--- start of Given material ---

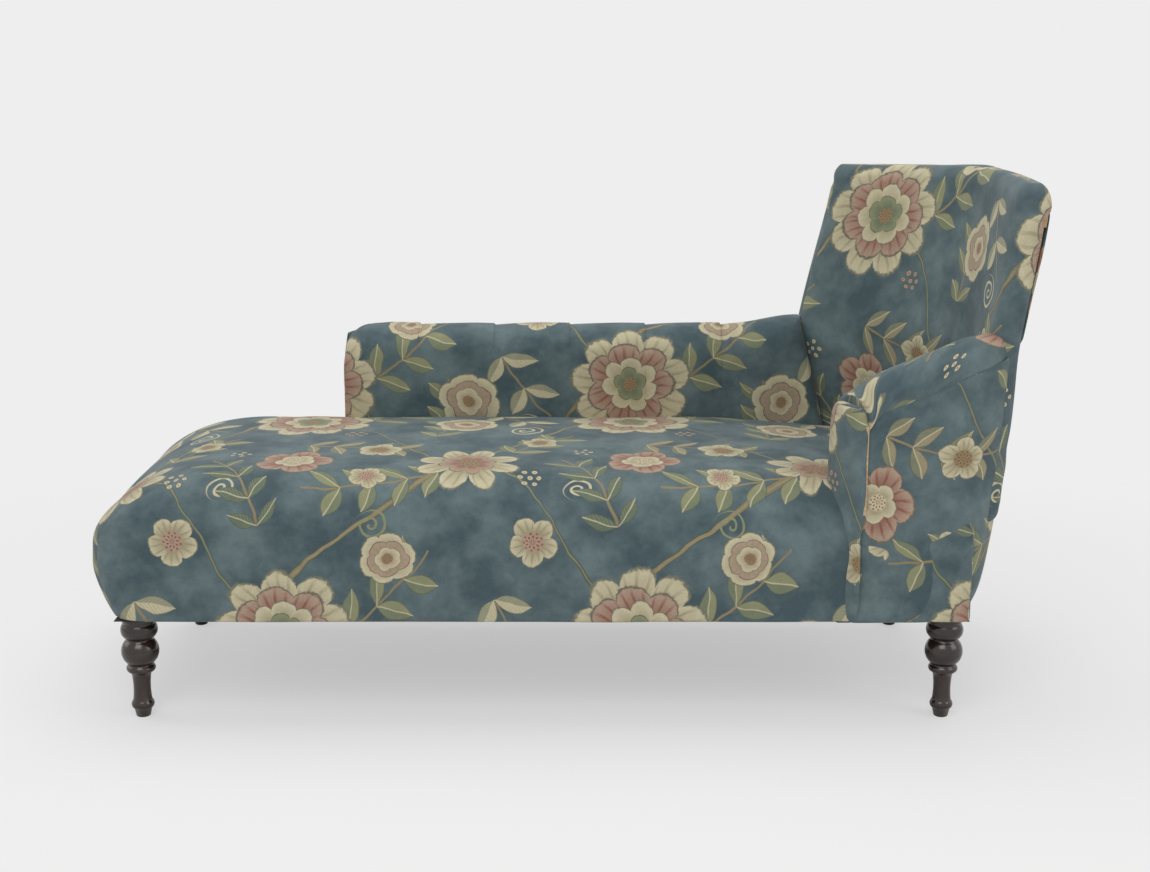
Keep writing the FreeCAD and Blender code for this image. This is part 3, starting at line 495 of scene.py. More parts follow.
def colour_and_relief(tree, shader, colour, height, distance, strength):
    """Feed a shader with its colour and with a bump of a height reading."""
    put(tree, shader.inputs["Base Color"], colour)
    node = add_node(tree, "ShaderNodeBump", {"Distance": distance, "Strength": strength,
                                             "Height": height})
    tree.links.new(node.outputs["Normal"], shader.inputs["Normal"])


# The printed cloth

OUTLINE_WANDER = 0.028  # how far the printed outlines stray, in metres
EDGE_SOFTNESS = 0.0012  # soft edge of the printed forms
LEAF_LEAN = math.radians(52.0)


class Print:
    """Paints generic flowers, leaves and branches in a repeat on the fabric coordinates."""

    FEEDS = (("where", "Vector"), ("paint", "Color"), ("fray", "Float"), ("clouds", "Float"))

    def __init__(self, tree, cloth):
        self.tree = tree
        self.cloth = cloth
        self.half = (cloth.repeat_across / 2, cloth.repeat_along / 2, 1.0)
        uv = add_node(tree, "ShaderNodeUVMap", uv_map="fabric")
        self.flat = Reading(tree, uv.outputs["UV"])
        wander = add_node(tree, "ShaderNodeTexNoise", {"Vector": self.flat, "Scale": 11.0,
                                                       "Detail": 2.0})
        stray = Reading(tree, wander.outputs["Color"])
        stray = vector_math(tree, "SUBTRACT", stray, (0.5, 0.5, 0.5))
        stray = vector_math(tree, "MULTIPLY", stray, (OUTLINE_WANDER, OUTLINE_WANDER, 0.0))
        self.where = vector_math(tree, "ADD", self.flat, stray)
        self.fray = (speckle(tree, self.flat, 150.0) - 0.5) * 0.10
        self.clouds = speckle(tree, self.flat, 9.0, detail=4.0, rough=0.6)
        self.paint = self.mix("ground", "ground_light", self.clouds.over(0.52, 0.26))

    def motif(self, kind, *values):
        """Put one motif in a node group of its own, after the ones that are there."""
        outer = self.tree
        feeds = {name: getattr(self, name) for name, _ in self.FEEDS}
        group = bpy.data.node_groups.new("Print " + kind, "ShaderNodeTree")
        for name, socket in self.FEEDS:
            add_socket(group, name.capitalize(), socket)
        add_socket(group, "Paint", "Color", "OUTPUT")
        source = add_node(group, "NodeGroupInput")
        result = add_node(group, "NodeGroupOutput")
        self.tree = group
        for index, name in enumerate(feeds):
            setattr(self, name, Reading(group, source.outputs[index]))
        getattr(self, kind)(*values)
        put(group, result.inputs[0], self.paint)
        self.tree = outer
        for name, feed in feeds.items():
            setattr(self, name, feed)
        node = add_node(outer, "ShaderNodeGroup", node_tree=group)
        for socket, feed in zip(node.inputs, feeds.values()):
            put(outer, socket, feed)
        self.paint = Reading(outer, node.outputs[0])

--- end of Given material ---

Prompt :: Output all of the data again. Match it exactly.

Full solution ::
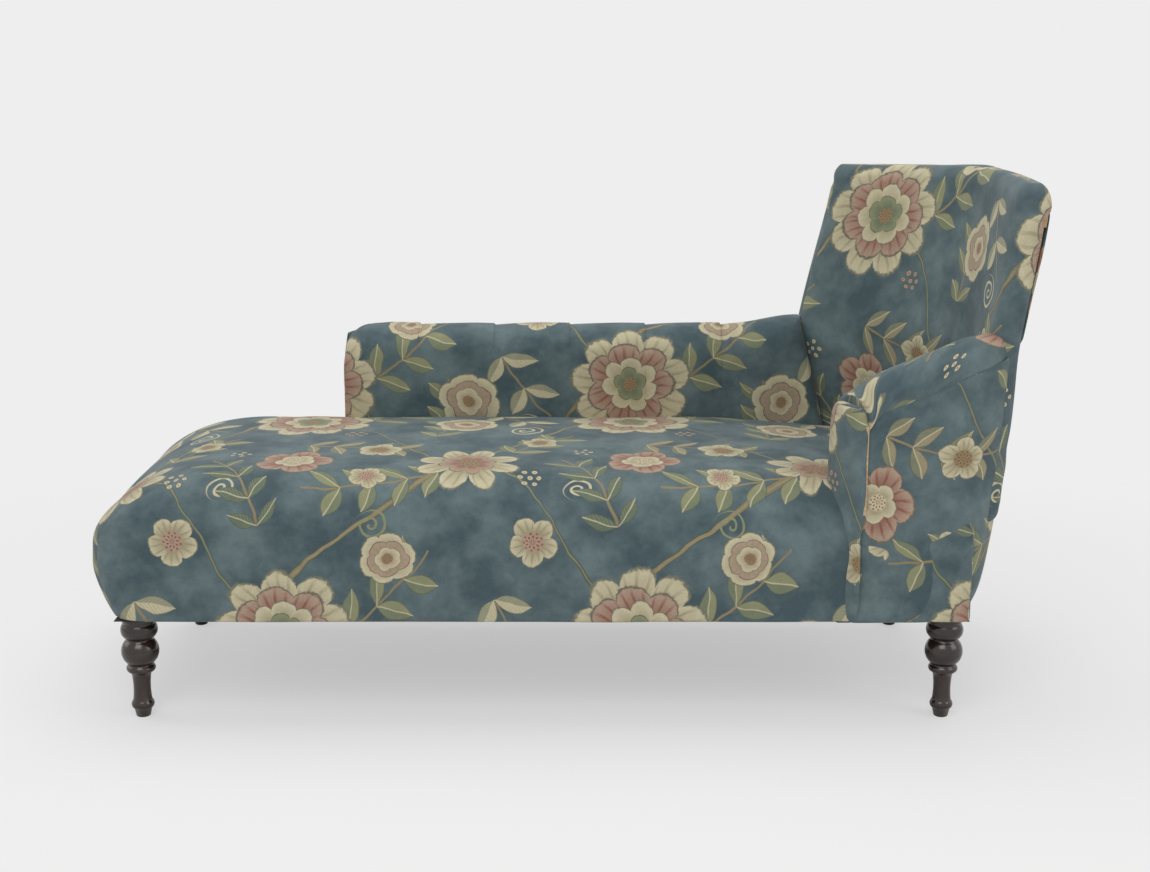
Keep writing the FreeCAD and Blender code for this image. This is part 3, starting at line 495 of scene.py. More parts follow.
def colour_and_relief(tree, shader, colour, height, distance, strength):
    """Feed a shader with its colour and with a bump of a height reading."""
    put(tree, shader.inputs["Base Color"], colour)
    node = add_node(tree, "ShaderNodeBump", {"Distance": distance, "Strength": strength,
                                             "Height": height})
    tree.links.new(node.outputs["Normal"], shader.inputs["Normal"])


# The printed cloth

OUTLINE_WANDER = 0.028  # how far the printed outlines stray, in metres
EDGE_SOFTNESS = 0.0012  # soft edge of the printed forms
LEAF_LEAN = math.radians(52.0)


class Print:
    """Paints generic flowers, leaves and branches in a repeat on the fabric coordinates."""

    FEEDS = (("where", "Vector"), ("paint", "Color"), ("fray", "Float"), ("clouds", "Float"))

    def __init__(self, tree, cloth):
        self.tree = tree
        self.cloth = cloth
        self.half = (cloth.repeat_across / 2, cloth.repeat_along / 2, 1.0)
        uv = add_node(tree, "ShaderNodeUVMap", uv_map="fabric")
        self.flat = Reading(tree, uv.outputs["UV"])
        wander = add_node(tree, "ShaderNodeTexNoise", {"Vector": self.flat, "Scale": 11.0,
                                                       "Detail": 2.0})
        stray = Reading(tree, wander.outputs["Color"])
        stray = vector_math(tree, "SUBTRACT", stray, (0.5, 0.5, 0.5))
        stray = vector_math(tree, "MULTIPLY", stray, (OUTLINE_WANDER, OUTLINE_WANDER, 0.0))
        self.where = vector_math(tree, "ADD", self.flat, stray)
        self.fray = (speckle(tree, self.flat, 150.0) - 0.5) * 0.10
        self.clouds = speckle(tree, self.flat, 9.0, detail=4.0, rough=0.6)
        self.paint = self.mix("ground", "ground_light", self.clouds.over(0.52, 0.26))

    def motif(self, kind, *values):
        """Put one motif in a node group of its own, after the ones that are there."""
        outer = self.tree
        feeds = {name: getattr(self, name) for name, _ in self.FEEDS}
        group = bpy.data.node_groups.new("Print " + kind, "ShaderNodeTree")
        for name, socket in self.FEEDS:
            add_socket(group, name.capitalize(), socket)
        add_socket(group, "Paint", "Color", "OUTPUT")
        source = add_node(group, "NodeGroupInput")
        result = add_node(group, "NodeGroupOutput")
        self.tree = group
        for index, name in enumerate(feeds):
            setattr(self, name, Reading(group, source.outputs[index]))
        getattr(self, kind)(*values)
        put(group, result.inputs[0], self.paint)
        self.tree = outer
        for name, feed in feeds.items():
            setattr(self, name, feed)
        node = add_node(outer, "ShaderNodeGroup", node_tree=group)
        for socket, feed in zip(node.inputs, feeds.values()):
            put(outer, socket, feed)
        self.paint = Reading(outer, node.outputs[0])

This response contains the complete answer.